Dennis as a driver for an out of hours doctor’s service. Dennis stated that his job involved driving doctors to their appointments and waiting whilst they attended to a patient. On occasion, it was necessary for him to act as a chaperone whilst the doctor carried out a procedure on the patient but this had only happened twice in the previous year.
On reading the job description, we agreed that his job would not be eligible for an enhanced DBS check. To be eligible, he would need to be performing chaperone duties once a week or more, or at least four days in a 30 day period. In any event, Dennis would be accompanied at all times by a medical professional who had been DBS checked and had overall responsibility for the patient. We provided Dennis with information and advice on challenging the check and offered to speak with his employer.
Three weeks later, Dennis contacted us to confirm that he had raised the question of eligibility with his employer.

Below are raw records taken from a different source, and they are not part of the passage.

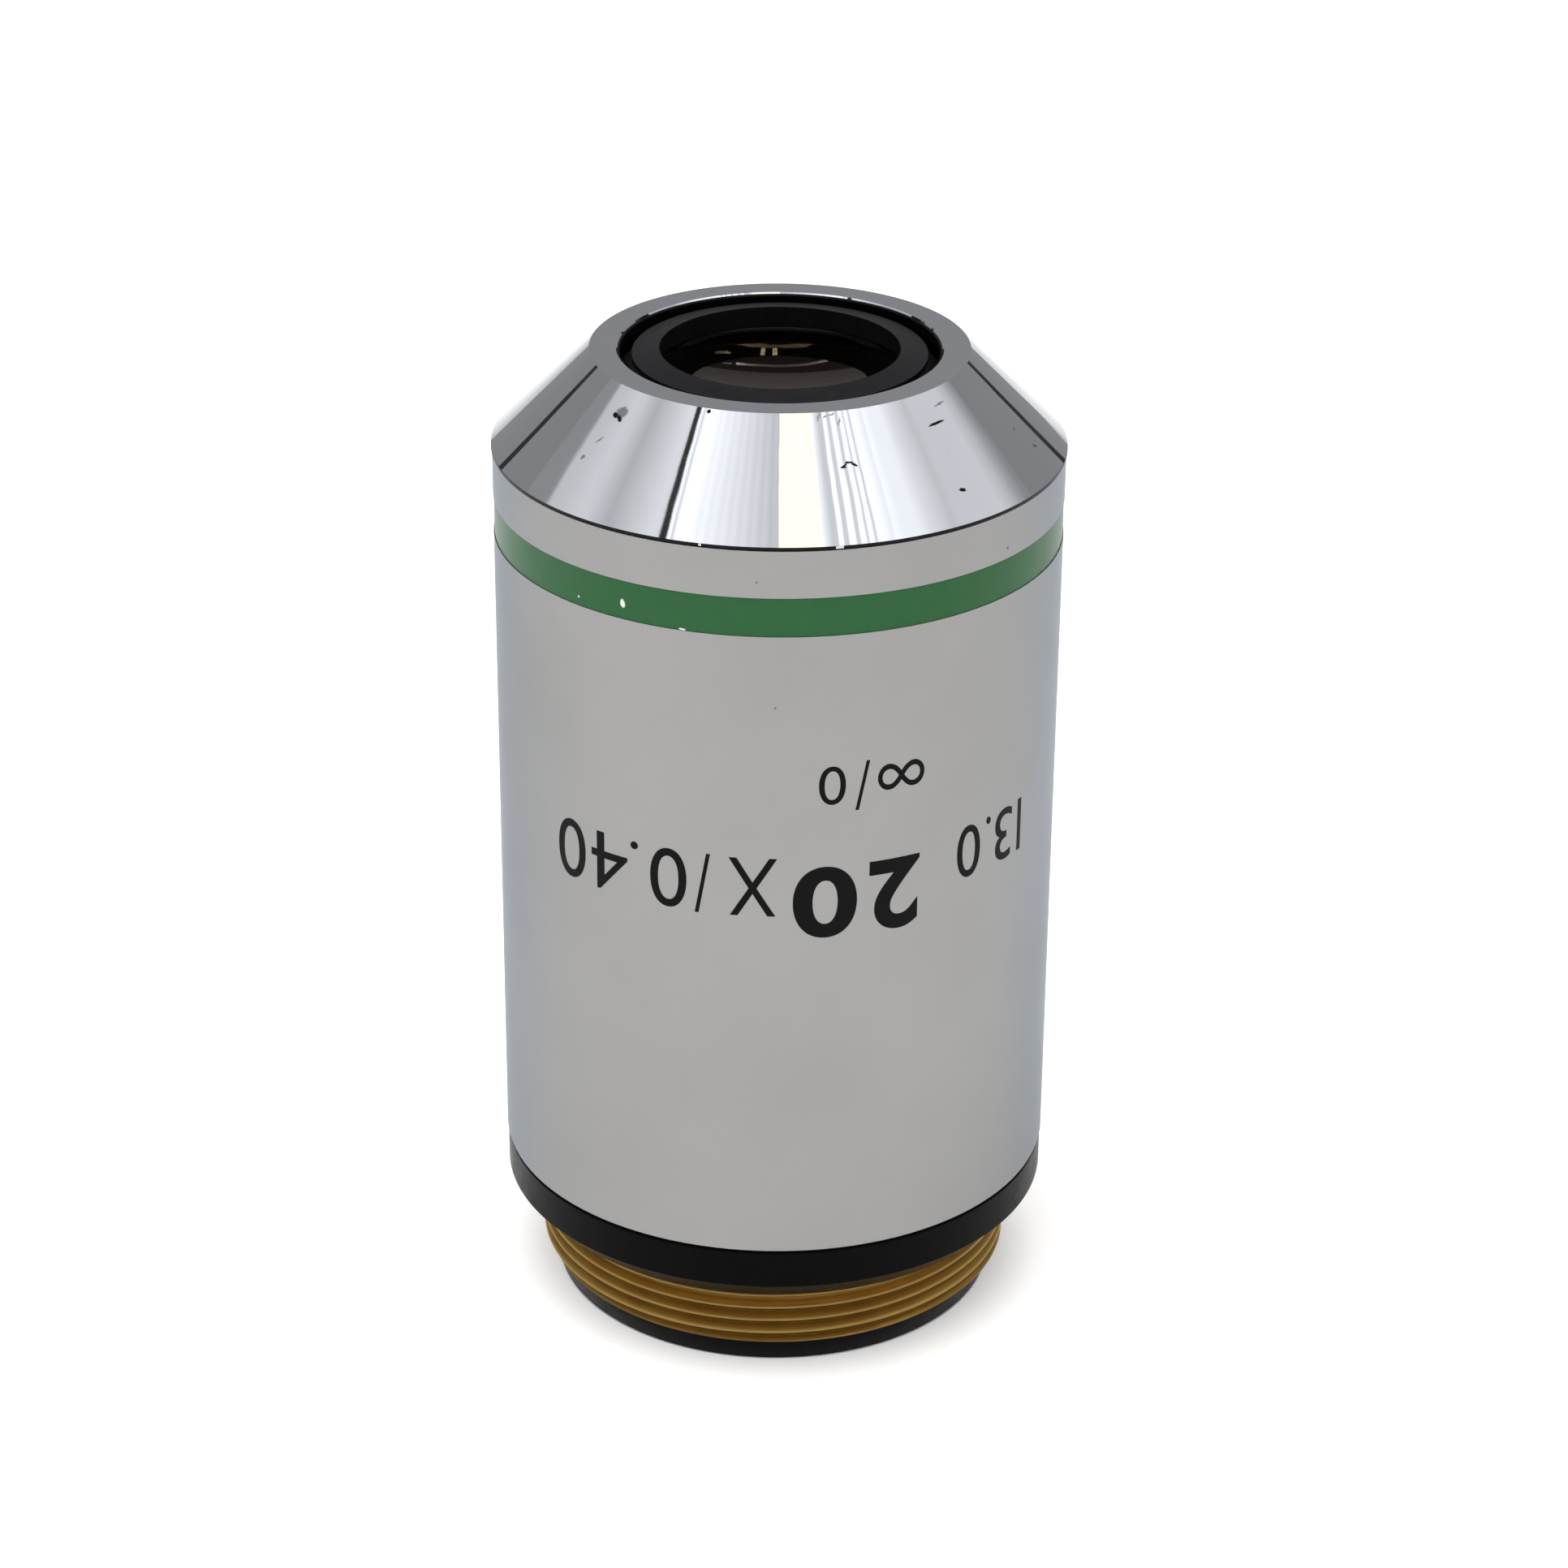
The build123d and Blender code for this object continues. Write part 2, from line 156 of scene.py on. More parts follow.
def turning_lines(tree, place, spacing):
    """Fine rings that a lathe tool leaves, this far apart, each changing slowly round the axis."""
    stretched = add(tree, "Mapping", {"Vector": place, "Scale": (0.06, 0.06, 1 / spacing)})
    return add(tree, "TexNoise", {"Vector": stretched, "Scale": 1.0, "Detail": 3.0, "Roughness": 0.6})


# Wear on the cone: azimuth, height, lean of the face, half length, half width, and the mark's tilt
CONE_SLOPE = 44.6
DENTS = [
    (-48.4, 45.93, CONE_SLOPE, 0.20, 0.13, -12),
    (-46.6, 45.88, CONE_SLOPE, 0.24, 0.12, -30),
    (15.5, 44.99, CONE_SLOPE, 0.20, 0.055, 32),
    (16.9, 45.10, CONE_SLOPE, 0.20, 0.05, 0),
    (18.1, 45.00, CONE_SLOPE, 0.17, 0.06, -38),
    (15.4, 44.93, CONE_SLOPE, 0.14, 0.04, 4),
    (45.1, 45.84, CONE_SLOPE, 0.55, 0.07, 2),
    (41.8, 43.32, CONE_SLOPE, 0.20, 0.09, -10),
    (-20.6, 46.9, CONE_SLOPE, 0.10, 0.10, 0),
]
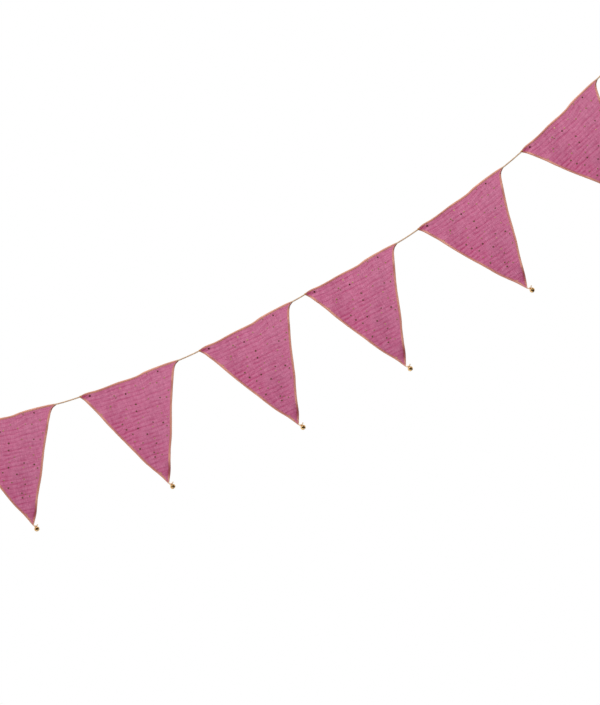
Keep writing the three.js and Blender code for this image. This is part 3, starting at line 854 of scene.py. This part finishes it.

Although they had conducted a review of his case and lifted his suspension, they still wanted to proceed with the enhanced DBS check.
We advised Dennis to contact his Employment Relations Manager, outlining that:
- There was no legal basis for an enhanced DBS check to be conducted on his driver’s role; and
- If it were found that an enhanced DBS check was not necessary, then the employer could be holding information which they would not legally be entitled to hold and could have action taken against them under the Data Protection Act.
The Employment Relations Manager replied stating that following further investigation and advice from DBS they would no longer be carrying out the enhanced DBS check as a chaperone is:
At all times accompanied by a medical professional who has undertaken an enhanced disclosure check themselves”
The employer intended to revise their recruitment policy to reflect this.
This case demonstrates how employers can sometimes wrongly believe higher level checks are required due to their client groups. Ineligible checks may result in an employer holding information that they are not legally entitled to hold.
Having an understanding of criminal record checks means that it’s possible to successfully challenge employers who may be looking to carry out ineligible checks. Any employer is permitted to carry out a basic criminal record check, but if your conviction is spent (as in Dennis’ case) you would not need to disclose it to an employer.
Notes about this case study
This case study relates to Unlock’s casework.
Names and details have been changed to protect the identity of those involved.